HENDERSON adds: “There’s an album I’m working on with the band — Innes Watson, Duncan Lyall, Hamish Napier and Andrea Gobbi — now which is much more what Hearts Broken, Heads Turned should have been. It’s going to be far more tune based and more the album that people would have expected me to make.”

Henderson’s restless energy is, it seems, not just the key to his ability to juggle two careers but also the key to his music. Once known primarily as a piper, the release of Hearts Broken, Heads Turned revealed a singer/songwriter of sublime talent and a musician with the confidence to always challenge himself.

“Everyone now wants to put someone in a box which is annoying. Everyone assumes they know what someone is just by knowing their name. There are genres within genres and you don’t just have to fall in one of them.”

“I didn’t come through music in a formally educated way so everything in an educational sense I’ve wanted to get from music I’ve had to teach myself. Maybe then as a side effect of that you’re much more aware of what your shortcomings might be.
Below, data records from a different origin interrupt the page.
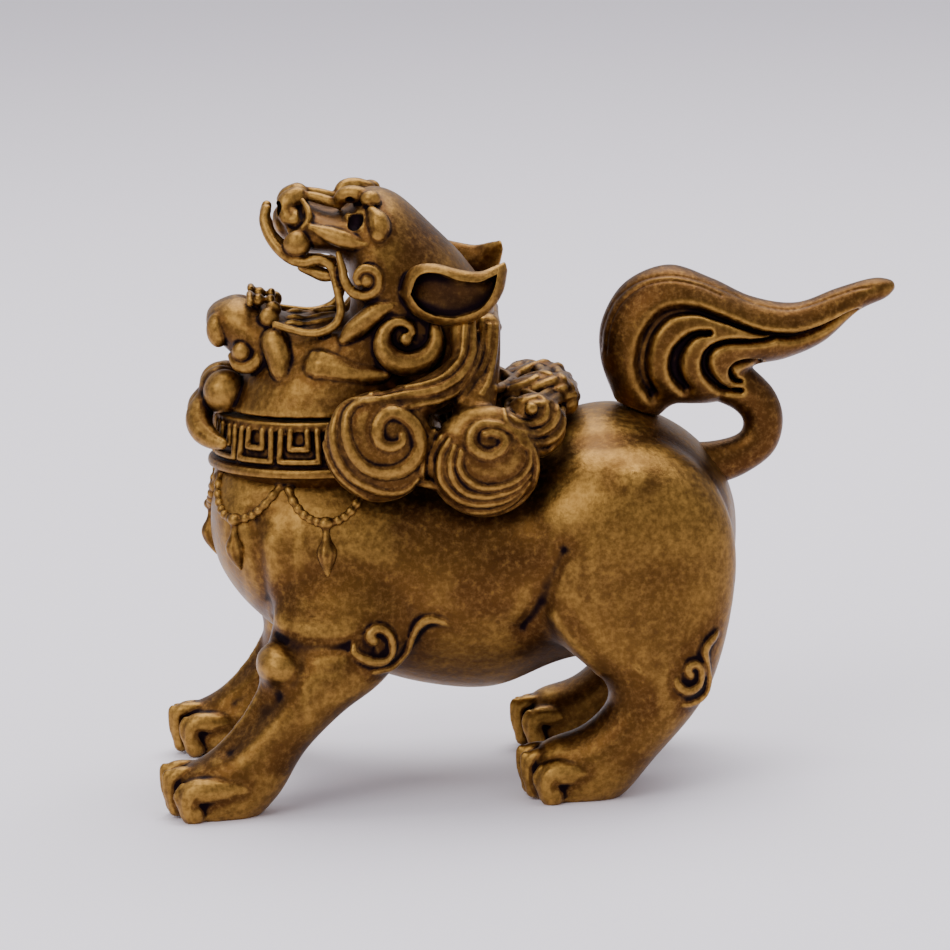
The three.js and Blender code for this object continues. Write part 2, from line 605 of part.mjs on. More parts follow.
function headLid() {
  const forms = withoutSlivers(join([
    loft(NECK, 2, 16),
    loft(SKULL, 8, 14),
    loft(UPPER_JAW, 7, 10),
    loft(LOWER_JAW, 7, 10),
    ...bothSides((side) => [
      ...FACE_BALLS.map(({ at, size }) => ball(mirrored(at, side), size, 6, 4)),
      ...BEARD_LOBES.map(({ at, size }) => ball(mirrored(at, side), size, 7, 5)),
      rope(mirroredAll(LIP_ROPE, side), LIP_RADIUS * 1.2, LIP_RADIUS * 1.2, 13, 3),
      rope(mirroredAll(FLAME_LOBE, side), 0.8, 1.1, 5, 5, true),
      rope(mirroredAll(CHEEK_DROP, side), 0.7, 1.8, 5, 6, true),
      rope(mirroredAll(CRESCENT_LOBE, side), 0.8, 1.1, 5, 5, true),
      rope(mirroredAll(CHIN_LOBE, side), 1.3, 0.8, 4, 6, true),
      rope(mirroredAll(EAR_STRAND, side), 1.4, 2.2, 5, 6),
      rope(mirroredAll(NAPE_STRAND, side), 1.4, 2.2, 5, 6),
      rope(mirroredAll(TOP_LOCK, side), 2.3, 1.9, 6, 7, true),
      ...cheekSpiral(side),
      ...CURLS.flatMap((curl) => maneCurl(curl, side)),
    ]),
  ]));
  const hollow = join([
    loft(inset(NECK, WALL), 2, 12),
    loft(inset(SKULL.slice(1, 6), WALL + 0.4), 5, 10),
    lathe([[0, COLLAR_TOP - 4], [LID_HOLE_RADIUS, COLLAR_TOP - 4],
      [LID_HOLE_RADIUS, COLLAR_TOP + 2.6], [0, COLLAR_TOP + 2.6]], 16),
    rope([[-26.0, 0, 48.6], [-19.0, 0, 46.2], [-13.0, 0, 45.4]], THROAT_RADIUS, THROAT_RADIUS, 4, 8),
  ]);
  const seat = join([
    ...bodySkins(JOINT_GAP + FRET_RELIEF / 2),
    collarBand(JOINT_GAP + SEAT_PLAY, JOINT_GAP),
    ...swags(JOINT_GAP),
  ]);
  const ears = bothSides((side) => [ear(side)]).reduce((whole, piece) => whole.add(piece));
  return forms.add(ears).subtract(hollow).subtract(seat);
}

const lion = new THREE.Group();
lion.add(mesh('body_vessel', bodyVessel()));
lion.add(mesh('head_lid', headLid()));

export default lion;
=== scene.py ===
"""Looks of a small cast-bronze guardian lion that is an incense burner: a hollow body, and a head that
lifts off as the lid. Shapes are modelled in millimetres and turned to metres when a piece is finished."""
import math

import bpy
import numpy as np
from mathutils import Matrix, Vector
from mathutils.bvhtree import BVHTree


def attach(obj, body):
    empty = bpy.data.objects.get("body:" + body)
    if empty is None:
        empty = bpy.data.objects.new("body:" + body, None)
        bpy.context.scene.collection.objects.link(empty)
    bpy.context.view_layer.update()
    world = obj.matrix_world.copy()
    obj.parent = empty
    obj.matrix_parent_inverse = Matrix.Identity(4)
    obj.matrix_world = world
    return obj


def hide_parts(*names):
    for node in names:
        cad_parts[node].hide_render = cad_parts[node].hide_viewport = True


bl_info = {
    "name": "Guardian Lion Incense Burner",
    "version": (1, 0, 0),
    "blender": (4, 5, 0),
    "location": "View3D > Sidebar > Lion",
    "description": "Models a cast-bronze guardian lion with a lift-off head on its packed frame",
    "category": "Object",
}

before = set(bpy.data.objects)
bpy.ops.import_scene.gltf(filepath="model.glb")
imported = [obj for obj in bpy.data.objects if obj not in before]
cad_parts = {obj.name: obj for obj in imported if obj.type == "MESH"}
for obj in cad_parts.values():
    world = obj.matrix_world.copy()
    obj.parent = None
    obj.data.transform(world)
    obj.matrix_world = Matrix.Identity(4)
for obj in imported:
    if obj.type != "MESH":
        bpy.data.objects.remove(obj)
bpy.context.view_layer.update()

# Where the lion is looked at from: angles in degrees, lengths in millimetres
AIM = np.array([-4.6, 0.0, 28.0])
EYE_HEIGHT, EYE_TURN, EYE_ROLL = (math.radians(a) for a in (10.5, 1.0, 1.8))
EYE_DISTANCE = 489.0
LENS = 202.0
TO_EYE = np.array([
    -math.sin(EYE_TURN) * math.cos(EYE_HEIGHT),
    -math.cos(EYE_TURN) * math.cos(EYE_HEIGHT),
    math.sin(EYE_HEIGHT),
])
EYE = AIM + EYE_DISTANCE * TO_EYE

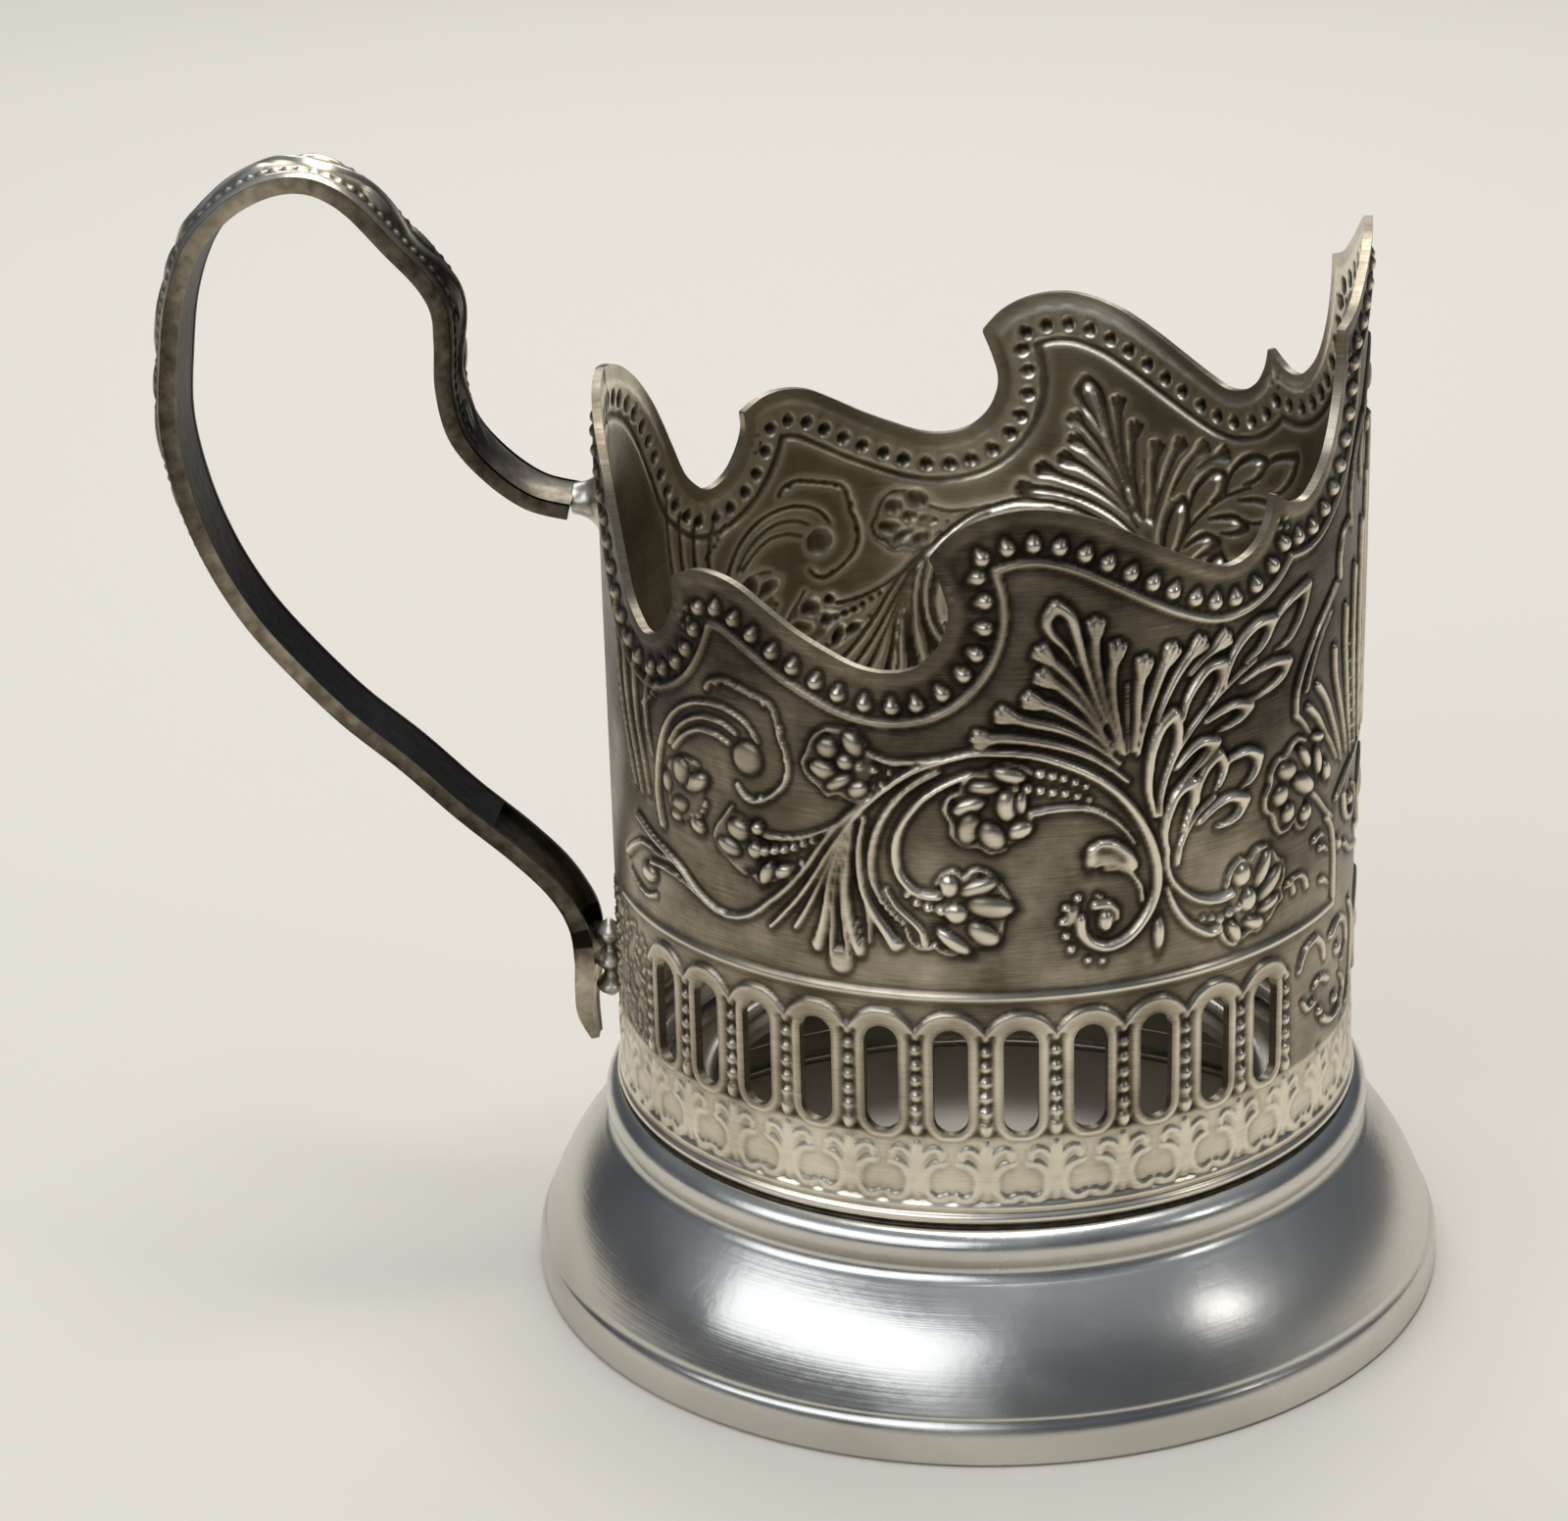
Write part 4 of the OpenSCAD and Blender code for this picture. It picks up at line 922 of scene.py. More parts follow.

“So over the last couple of years I’ve been trying to compose more and compose in different ways and also arrange more.

“I produced an album last year for Cuig, a young Irish trad band, so it’s that thing of just trying to fall out of one zone and into another.

“I’ll always be a piper, though,” Henderson adds. “I’m melodically led as a person. But it’s all these other things I want to experience.

“It’s like a musical fear of missing out — wanting to do other things and wanting to stretch myself.”

With his driven nature and desire to experience all things musical, can Henderson ever envisage reaching a point where he might feel the need to turn his back on medicine and concentrate solely on his music?

“I couldn’t really do it without the medicine,” Henderson says. “In some ways for a musician music is a selfish thing. I play music because it makes me happy so it’s nice to go into work for 12 hours and concentrate on making other people happy or better. I couldn’t ever pack in the medicine. I will always see myself as a doctor. It keeps me sane — same way as I’d never quit the music. I think I have a nice balance for me just now. It’s really beneficial for me.”

Next up for Henderson — after a quick jaunt to Derry for a gig with the Ulster Orchestra — is another Celtic Connections appearance, this time at the Mitchell Theatre this Friday with his own band.

“This is going to be a nice little acoustic version of the band,” Henderson says. “It’s going to give us scope to do some versions of stuff from Hearts Broken, Heads Turned and some older stuff too, as well as some tunes which will be on the new album.”

And after that?

“I have an Irish tour in February and then I need to finish off the new album and then we’ll be back in the US following on from our recent gig at Times Square, so there’s going to be lots going on.

“And I need to revalidate as a doctor as well,” Henderson adds.

For Henderson there seems to be no prospect of slowing down and for that both the musical and medical worlds can be thankful.